L’Australian Pink Floyd Show a fait escale à la Manchester Academy le 24 novembre. L’occasion de s’intéresser à un groupe quasiment inconnu en France, qui fait partie de la légion des « tribute bands » qui parcourent toute l’année les routes du Royaume-Uni.
On connaissait les Bootleg Beatles, des Stairway to Zeppelin ou des Complete Stones Roses. A chaque fois la recette est la même : de bons musiciens pallient leur manque d’inspiration en se spécialisant dans les compositions d’un groupe qu’ils vénèrent. Le but avoué des tribute bands est de toucher la fibre nostalgique du spectateur, en jouant des morceaux censés être très proches des compositions d’origine, considérées comme indépassables. Le spectateur passe le plus clair de son temps à fermer les yeux, il s’imagine être à l’écoute de groupe original et cherche à se persuader que « pour un peu, on s’y croirait ».
Les Australian Pink Floyd tournent depuis maintenant plus de quinze ans et ils ont acquis une certaine réputation, notamment après avoir joué à Glastonbury et au Royal Albert Hall. Dans le milieu très fermé des « tribute bands » consacrés aux Floyd, ils sont souvent présentés comme les plus crédibles, en comparaison à d’autres groupes du même type comme les Think Floyd, les Pink Noise et autres Pink Voyd’
Comme leurs grands frères, les Australian Pink Floyd ouvrent leur show avec Shine on you Crazy Diamond. Le son est tout à fait correct et on est agréablement surpris par les animations visuelles qui reprennent l’imagerie des vrais Pink Floyd, en y intégrant parfois’ des kangourous pour rappeler l’origine australienne de ce tribute band. Mais dès la fin de ce morceau d’ouverture, on perçoit les limites des Australian Pink Floyd : le nombre réduit de musiciens les condamnent à certaines transgressions (le saxophone de Shine on’ est ainsi remplacé par des arrangements au synthétiseur) et les parties vocales se révèlent plutôt décevantes.
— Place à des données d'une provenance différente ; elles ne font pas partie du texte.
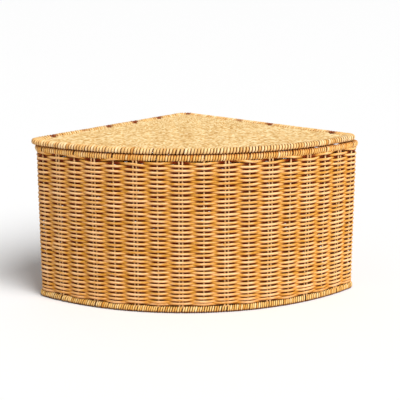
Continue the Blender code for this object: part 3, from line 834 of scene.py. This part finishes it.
# A single wire goes up the front, along the floor and up behind. A doubled one does so twice, bent
# like a hairpin below the rim.
def addFrameWires():
    low, high = floorHeight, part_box("frame_wire_single_5")[1].z
    for stake in range(plan["frontSpaces"] + 1):
        front, behind = stakePoints[stake], stakePoints[lastStake - stake]
        outward, outwardBehind = stakeOutward[stake], stakeOutward[lastStake - stake]
        if not doubled[stake]:
            number = stake // 2 + 1
            path = roundedPath([at(front, high), at(front, low), at(behind, low), at(behind, high)])
            addWire(f"frameSingle{number}", path, outward, "basket", f"frame_wire_single_{number}")
            continue
        number = (stake + 1) // 2
        step = np.cross([0, 0, 1], outward) * plan["pairGap"] / 2
        stepBehind = np.cross([0, 0, 1], outwardBehind) * plan["pairGap"] / 2
        bendTop = high - wires["stakeRadius"]
        path = roundedPath([
            at(behind - stepBehind, high), at(behind - stepBehind, low),
            at(front + step, low), at(front + step, bendTop),
            at(front - step, bendTop), at(front - step, low),
            at(behind + stepBehind, low), at(behind + stepBehind, high),
        ])
        addWire(f"framePair{number}", path, outward, "basket", f"frame_wire_pair_{number}")


addFrameWires()


# A lid wire keeps the length of the solid that it stands for
def addLidWires():
    for number in range(1, wires["lidWires"] + 1):
        node = f"lid_stake_{number:02d}"
        low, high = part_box(node)
        x, z = (low.x + high.x) / 2, (low.z + high.z) / 2
        path = np.array([[x, low.y, z], [x, high.y, z]])
        addWire(f"lidStake{number}", path, np.array([1.0, 0, 0]), "lid", node)


addLidWires()


# The rings that the wraps hide, seen only between two passes of strand and painted dark there as shade
def addRing(rim):
    line, place = rim["line"], rim["place"]
    distance = np.arange(wires["ringSteps"]) * line["length"] / wires["ringSteps"]
    ring, outward = placesOn(line, distance[None], ringHeight(place))
    tube = sweep(ring, outward, 2 * rim["ring"], 2 * rim["ring"], wires["sides"], True)
    addPiece(place + "Ring", tube, wires["tone"], wires["ringShade"], wireCoat, rim["body"],
             [place + "_ring"])


for rimName in rims:
    addRing(rims[rimName])
print("wires bent")


studio = {
    "floor": "#F4F4F4",
    "floorRoughness": 0.9,
    "floorReach": 40.0,
    "world": 0.33,
    "sun": 3.5,
    "sunSpread": 40,  # degrees across, as soft as a large softbox
    "sunFrom": (39, 46),  # degrees to the right of the round front, degrees up
}
view = {
    "azimuth": -4.631,
    "elevation": 13.692,
    "roll": 0.0254,
    "distance": 1.599,
    "target": (0.01058, -0.00576, 0.13579),
    "lens": 85.711,  # millimetres, and so is the sensor
    "sensor": 36,
}


# Matt painted board, nearly white
def paintedBoard(name):
    material, _, shader = newMaterial(name)
    shader.inputs["Base Color"].default_value = linearColour(studio["floor"])
    shader.inputs["Roughness"].default_value = studio["floorRoughness"]
    return material


def addStage():
    mesh = bpy.data.meshes.new("studioFloor")
    reach = studio["floorReach"]
    corners = [(-reach, -reach, 0), (reach, -reach, 0), (reach, reach, 0), (-reach, reach, 0)]
    mesh.from_pydata(corners, [], [(0, 1, 2, 3)])
    mesh.materials.append(paintedBoard("paintedBoard"))
    floor = bpy.data.objects.new("studioFloor", mesh)
    bpy.context.scene.collection.objects.link(floor)
    world = bpy.data.worlds.new("softRoom")
    world.use_nodes = True
    world.node_tree.nodes["Background"].inputs["Color"].default_value = (1, 1, 1, 1)
    world.node_tree.nodes["Background"].inputs["Strength"].default_value = studio["world"]
    bpy.context.scene.world = world
    lamp = bpy.data.lights.new("softKey", "SUN")
    lamp.energy = studio["sun"]
    lamp.angle = math.radians(studio["sunSpread"])
    key = bpy.data.objects.new("softKey", lamp)
    side, up = (math.radians(angle) for angle in studio["sunFrom"])
    towards = Vector((math.sin(side) * math.cos(up), -math.cos(side) * math.cos(up), math.sin(up)))
    key.matrix_world = towards.to_track_quat("Z", "Y").to_matrix().to_4x4()
    bpy.context.scene.collection.objects.link(key)


# The camera looks from back * distance, turned about its own axis by the roll
def addCamera():
    azimuth, elevation, roll = (math.radians(view[key]) for key in ("azimuth", "elevation", "roll"))
    back = Vector((math.sin(azimuth) * math.cos(elevation), -math.cos(azimuth) * math.cos(elevation),
                   math.sin(elevation)))
    right = Vector((math.cos(azimuth), math.sin(azimuth), 0))
    up = back.cross(right)
    turned = right * math.cos(roll) + up * math.sin(roll)
    up = back.cross(turned)
    lens = bpy.data.cameras.new("camera")
    lens.sensor_width = view["sensor"]
    lens.lens = view["lens"]
    camera = bpy.data.objects.new("camera", lens)
    place = Matrix((turned, up, back)).transposed().to_4x4()
    place.translation = Vector(view["target"]) + back * view["distance"]
    camera.matrix_world = place
    bpy.context.scene.collection.objects.link(camera)
    bpy.context.scene.camera = camera


addStage()
addCamera()
bpy.context.scene.view_settings.view_transform = "Standard"

print("scene ready")
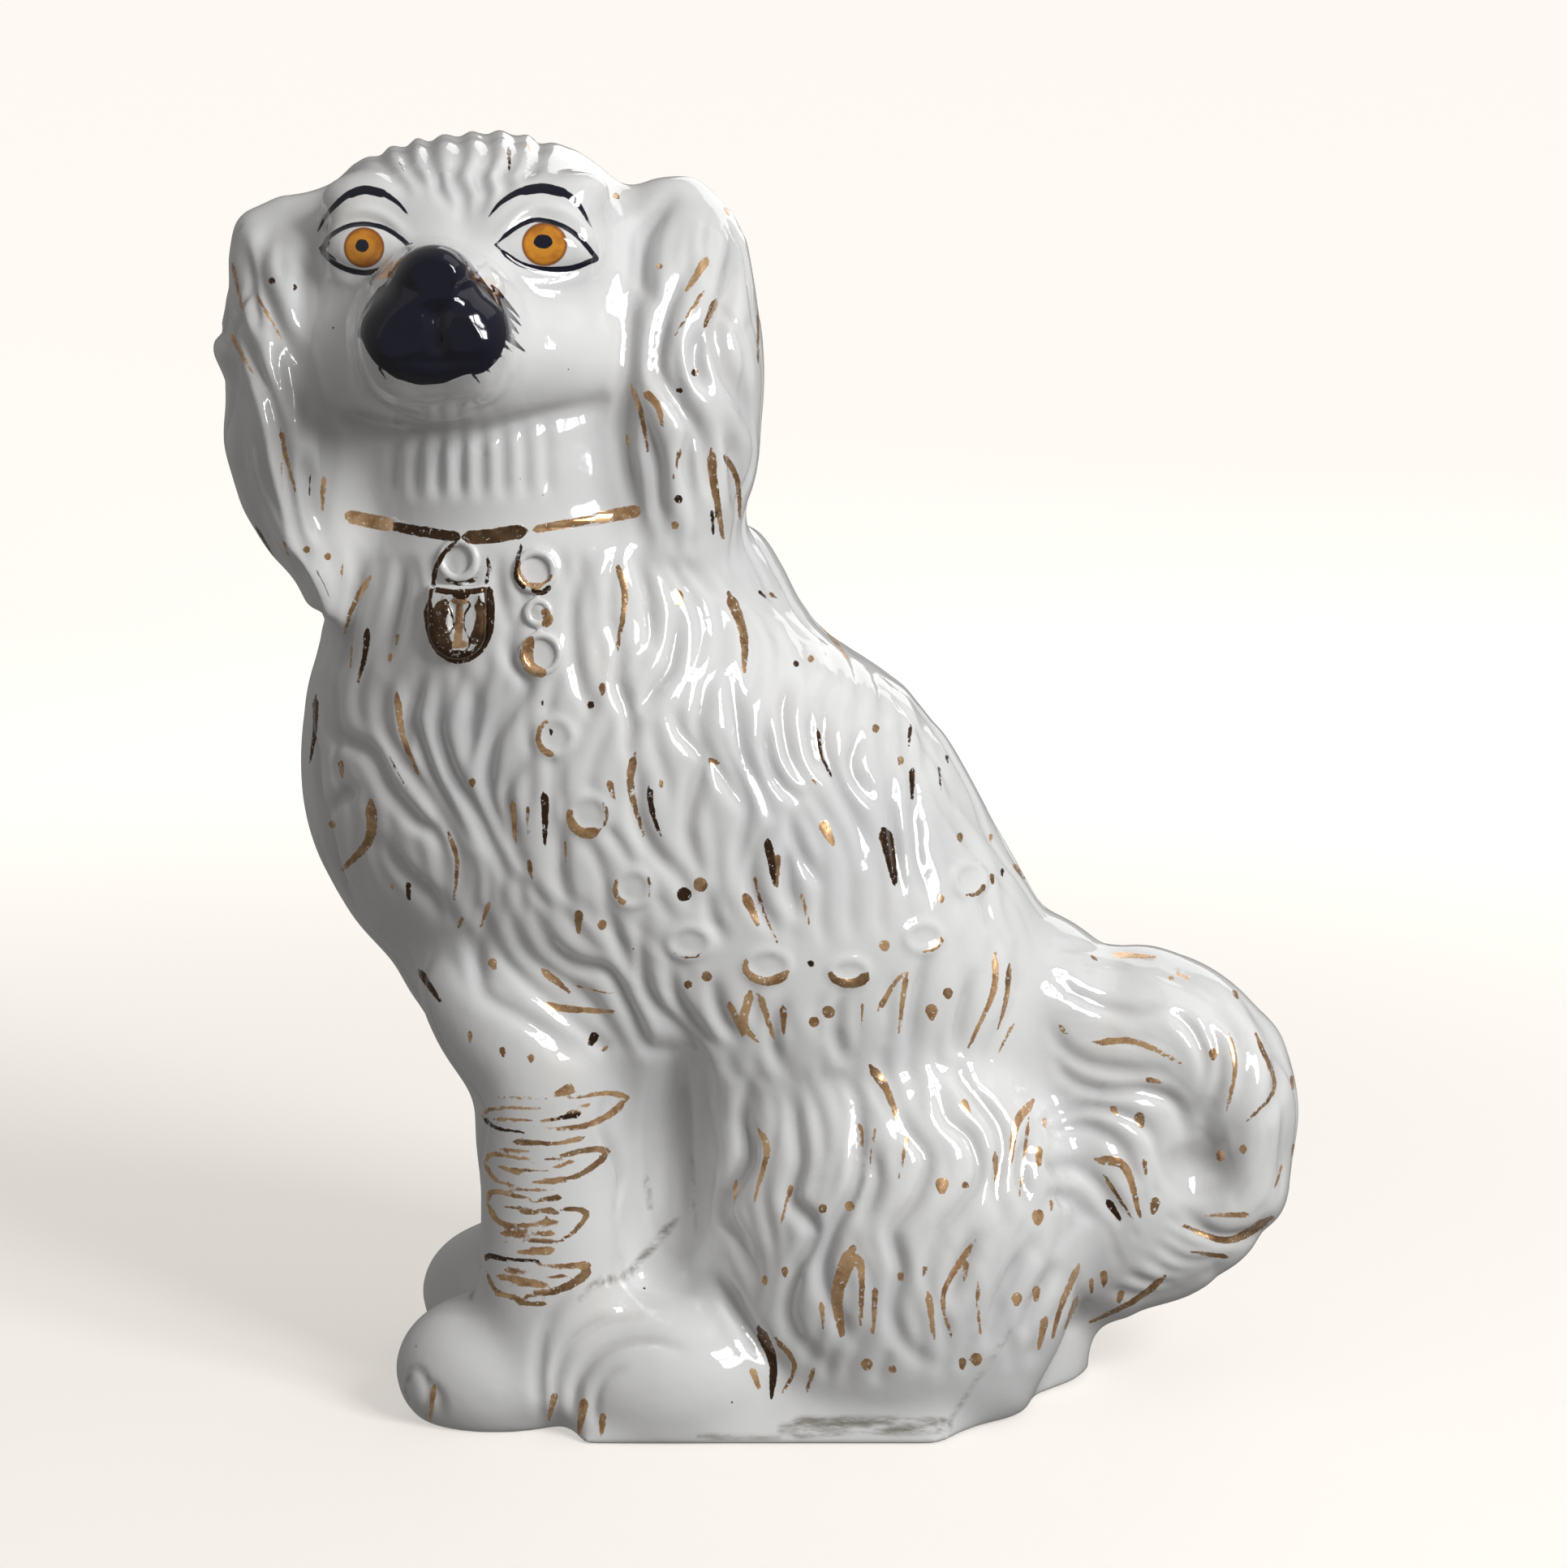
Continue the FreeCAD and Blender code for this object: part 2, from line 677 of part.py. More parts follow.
def lock():
    """A heart of the chain's lock: flat above, round below, with a sunk keyhole."""
    body = doc.addObject("PartDesign::Body", "Padlock")
    planes = {plane.Role: plane for plane in body.Origin.OriginFeatures}

    def plan(name):
        sketch = body.newObject("Sketcher::SketchObject", name)
        sketch.AttachmentSupport = [(planes["XY_Plane"], "")]
        sketch.MapMode = "FlatFace"
        return sketch

    def bind(sketch, expression, *constraint):
        index = sketch.addConstraint(Sketcher.Constraint(*constraint, value(expression)))
        sketch.setExpression(f"Constraints[{index}]", expression)

    half = size("padlockWidth") / 2
    shoulder = size("padlockHeight") - half
    left, right = FreeCAD.Vector(-half, 0, 0), FreeCAD.Vector(half, 0, 0)
    top_left, top_right = FreeCAD.Vector(-half, shoulder, 0), FreeCAD.Vector(half, shoulder, 0)
    outline = plan("PadlockPlan")
    outline.addGeometry(Part.LineSegment(left, top_left))
    outline.addGeometry(Part.LineSegment(top_left, top_right))
    outline.addGeometry(Part.LineSegment(top_right, right))
    bowl = Part.Circle(FreeCAD.Vector(0, 0, 0), FreeCAD.Vector(0, 0, 1), half)
    outline.addGeometry(Part.ArcOfCircle(bowl, math.pi, 2 * math.pi))
    for first, end, second, start in ((0, 2, 1, 1), (1, 2, 2, 1), (2, 2, 3, 2), (3, 1, 0, 1)):
        outline.addConstraint(Sketcher.Constraint("Coincident", first, end, second, start))
    outline.addConstraint(Sketcher.Constraint("Vertical", 0))
    outline.addConstraint(Sketcher.Constraint("Vertical", 2))
    outline.addConstraint(Sketcher.Constraint("Horizontal", 1))
    outline.addConstraint(Sketcher.Constraint("Coincident", 3, 3, -1, 1))
    outline.addConstraint(Sketcher.Constraint("PointOnObject", 0, 1, -1))
    bind(outline, "Sizes.padlockWidth / 2", "Radius", 3)
    bind(outline, "Sizes.padlockHeight - Sizes.padlockWidth / 2", "DistanceY", -1, 1, 1, 1)
    pad = body.newObject("PartDesign::Pad", "PadlockPad")
    pad.Profile = outline
    pad.setExpression("Length", "Sizes.padlockThickness")
    doc.recompute()

    front = max(range(len(pad.Shape.Faces)), key=lambda n: pad.Shape.Faces[n].CenterOfMass.z)
    rounding = body.newObject("PartDesign::Fillet", "PadlockRounding")
    rounding.Base = (pad, [f"Face{front + 1}"])
    rounding.setExpression("Radius", "Sizes.padlockRounding")

    keyhole = plan("KeyholePlan")
    eye_place = "0.3 * Sizes.padlockHeight"
    head = FreeCAD.Vector(0, value(eye_place), 0)
    keyhole.addGeometry(Part.Circle(head, FreeCAD.Vector(0, 0, 1), size("keyholeRadius")))
    keyhole.addConstraint(Sketcher.Constraint("PointOnObject", 0, 3, -2))
    bind(keyhole, "Sizes.keyholeRadius", "Radius", 0)
    bind(keyhole, eye_place, "DistanceY", -1, 1, 0, 3)

    slot = plan("KeyholeSlotPlan")
    top, foot = eye_place, f"{eye_place} - Sizes.keyholeLength"
    edges = ((-0.5, top), (0.5, top), (0.85, foot), (-0.85, foot))
    spots = [FreeCAD.Vector(share * size("keyholeRadius"), value(y), 0) for share, y in edges]
    for start, end in zip(spots, spots[1:] + spots[:1]):
        slot.addGeometry(Part.LineSegment(start, end))
    for line in range(len(edges)):
        slot.addConstraint(Sketcher.Constraint("Coincident", line, 2, (line + 1) % len(edges), 1))
    for line, (share, y) in enumerate(edges):
        bind(slot, of(share, "keyholeRadius"), "DistanceX", -1, 1, line, 1)
        bind(slot, y, "DistanceY", -1, 1, line, 1)

    for sketch in (keyhole, slot):
        sketch.setExpression("AttachmentOffset.Base.z", "Sizes.padlockThickness")
        pocket = body.newObject("PartDesign::Pocket", f"{sketch.Name}Pocket")
        pocket.Profile = sketch
        pocket.setExpression("Length", "Sizes.keyholeDepth")
    return body


padlock = lock()
padlock.Placement = seated(
    -size("padlockPlace"),
    size("bodyHeight") - size("padlockDrop"),
    -size("padlockBed"),
)
padlock_seated = cut("PadlockSeated", padlock, trunk)
piece("padlock", padlock_seated)

shackle = ring(
    "Shackle",
    "shackleRadius",
    "shackleWire",
    seated(-size("padlockPlace"), size("bodyHeight") - size("shackleDrop"), size("shackleWire") / 2),
)
for number, neighbour in enumerate((trunk, collar, padlock_seated)):
    shackle = cut(f"ShackleCut{number}", shackle, neighbour)
piece("padlock_shackle", shackle)

# place along the body and height of each large link, as shares of the body's length
# and height: down from the collar, round behind the elbow and up to the back
CHAIN_SHARES = (
    (-0.255, 0.960),
    (-0.249, 0.873),
    (-0.233, 0.786),
    (-0.195, 0.703),
    (-0.144, 0.624),
    (-0.079, 0.564),
    (0.012, 0.536),
    (0.109, 0.526),
    (0.199, 0.557),
    (0.257, 0.612),
)
spots = [
    (along * size("bodyLength"), height * size("bodyHeight")) for along, height in CHAIN_SHARES
]
links = []
for number, (x, z) in enumerate(spots):
    spot = seated(x, z, size("linkWire") / 4)
    links.append(ring(f"Link{number}", "linkRadius", "linkWire", spot))
for number, (start, end) in enumerate(zip(spots, spots[1:])):
    x, z = (start[0] + end[0]) / 2, (start[1] + end[1]) / 2
    spot = seated(x, z, size("smallLinkWire") / 4)
    links.append(ring(f"SmallLink{number}", "smallLinkRadius", "smallLinkWire", spot))
piece("chain_links", cut("ChainSeated", fuse("Chain", *links), trunk))


# Check and export

doc.recompute()
for thing in doc.Objects:
    if "Invalid" in thing.State or "Error" in thing.State:
        raise RuntimeError(f"{thing.Name} failed: {thing.getStatusString()}")
for label, thing in nodes.items():
    shape = thing.Shape
    if shape.isNull() or not shape.isValid():
        raise RuntimeError(f"{label} has no valid shape")
    box = shape.optimalBoundingBox()
    print(
        f"{label}: {len(shape.Solids)} solid(s), {shape.Volume / 1000:.1f} cm3, "
        f"x {box.XMin:.1f}..{box.XMax:.1f} y {box.YMin:.1f}..{box.YMax:.1f} "
        f"z {box.ZMin:.1f}..{box.ZMax:.1f}"
    )

os.makedirs("parts", exist_ok=True)
for label, thing in nodes.items():
    thing.Shape.exportStep(f"parts/{label}.step")
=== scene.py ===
import json, math
import bpy, bmesh
import numpy as np
from mathutils import Matrix, Vector
from mathutils.bvhtree import BVHTree

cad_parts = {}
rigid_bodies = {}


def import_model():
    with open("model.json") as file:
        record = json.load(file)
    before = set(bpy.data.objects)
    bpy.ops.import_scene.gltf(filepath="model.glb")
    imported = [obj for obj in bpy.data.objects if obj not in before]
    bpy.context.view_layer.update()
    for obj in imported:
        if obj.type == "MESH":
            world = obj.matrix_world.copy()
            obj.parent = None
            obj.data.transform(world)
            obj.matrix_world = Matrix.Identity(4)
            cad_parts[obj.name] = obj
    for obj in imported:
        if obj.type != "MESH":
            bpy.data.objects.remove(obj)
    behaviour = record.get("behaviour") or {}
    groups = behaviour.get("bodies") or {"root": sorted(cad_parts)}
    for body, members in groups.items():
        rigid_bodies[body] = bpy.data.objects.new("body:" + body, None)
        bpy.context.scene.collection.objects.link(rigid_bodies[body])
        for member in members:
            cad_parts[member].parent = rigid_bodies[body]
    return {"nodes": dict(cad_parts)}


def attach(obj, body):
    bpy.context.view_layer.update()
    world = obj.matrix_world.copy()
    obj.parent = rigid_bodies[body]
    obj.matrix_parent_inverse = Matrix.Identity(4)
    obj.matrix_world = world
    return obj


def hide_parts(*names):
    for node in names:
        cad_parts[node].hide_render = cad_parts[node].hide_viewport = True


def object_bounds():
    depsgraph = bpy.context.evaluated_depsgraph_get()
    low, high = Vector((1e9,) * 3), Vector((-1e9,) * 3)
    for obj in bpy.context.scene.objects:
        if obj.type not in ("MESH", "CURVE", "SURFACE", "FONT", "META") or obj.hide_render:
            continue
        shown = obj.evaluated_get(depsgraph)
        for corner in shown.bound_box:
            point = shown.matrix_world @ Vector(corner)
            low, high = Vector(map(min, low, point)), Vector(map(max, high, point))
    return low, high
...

Les différents membres du groupe s’y essaient pourtant chacun à leur tour, le bassiste s’attelle aux morceaux chantés par Roger Waters, tandis que les deux guitaristes se partagent le reste des titres. Mais les progrès sont évidents tout au long du concert et on finit par s’habituer à ces nouvelles voix.
Le show des Australian Pink Floyd dure deux heures et demi et propose un condensé de ce qui peut ressortir de meilleur comme de pire dans un concert d’un tribute band. Le groupe est ainsi peu convaincant quand il s’attaque à des morceaux aux arrangements complexes, tels Learning to fly, Set the controls for the heart of the sun et surtout Echoes.
On comprend mal pourquoi les Australian ont pris le risque de jouer ce titre mythique, dans une version qui se trouve privée des fameuses trente secondes d’open tuning, un des bijoux d’Echoes.
On est aussi surpris par la structure de la set-list, qui passe d’Arnold Layne (1967) à High Hopes (1994) ou de Set the controls’(1968) à Sorrow (1987).
En revanche, les Australian Pink Floyd réussissent à nous surprendre agréablement en sortant des sentiers (ra)battus par les vrais Floyd lors de leurs dernières tournées, en jouant des morceaux plutôt méconnus comme Arnold Layne, The Fletcher Memorial Home ou Sheep, magistralement restitué. Et l’interprétation de chansons peu estimées comme Sorrow ou What do you want from me ?, suscite l’enthousiasme car ces titres sont joués avec une réelle passion. Enfin la version quasi- parfaite du périlleux The great gig in the sky, est un moment de pur bonheur grâce à une talentueuse choriste.
Le show se termine avec deux morceaux souvent présents dans les rappels des Pink Floyd : Wish you were here et Comfortably Numb, dont le solo magique est très bien interprété. Les Australian Pink Floyd réussissent donc leur pari en évitant la plupart du temps de tomber dans la parodie. Ils constituent une alternative crédible pour le fan des Pink Floyd qui n’a jamais vu son groupe favori en concert. Et qui ne le verra sans doute jamais, vu les récentes déclarations de Dave Gilmour à ce sujet.
Ainsi, si les Pink Floyd n’existent plus, la légende du groupe a encore de beaux jours devant elle.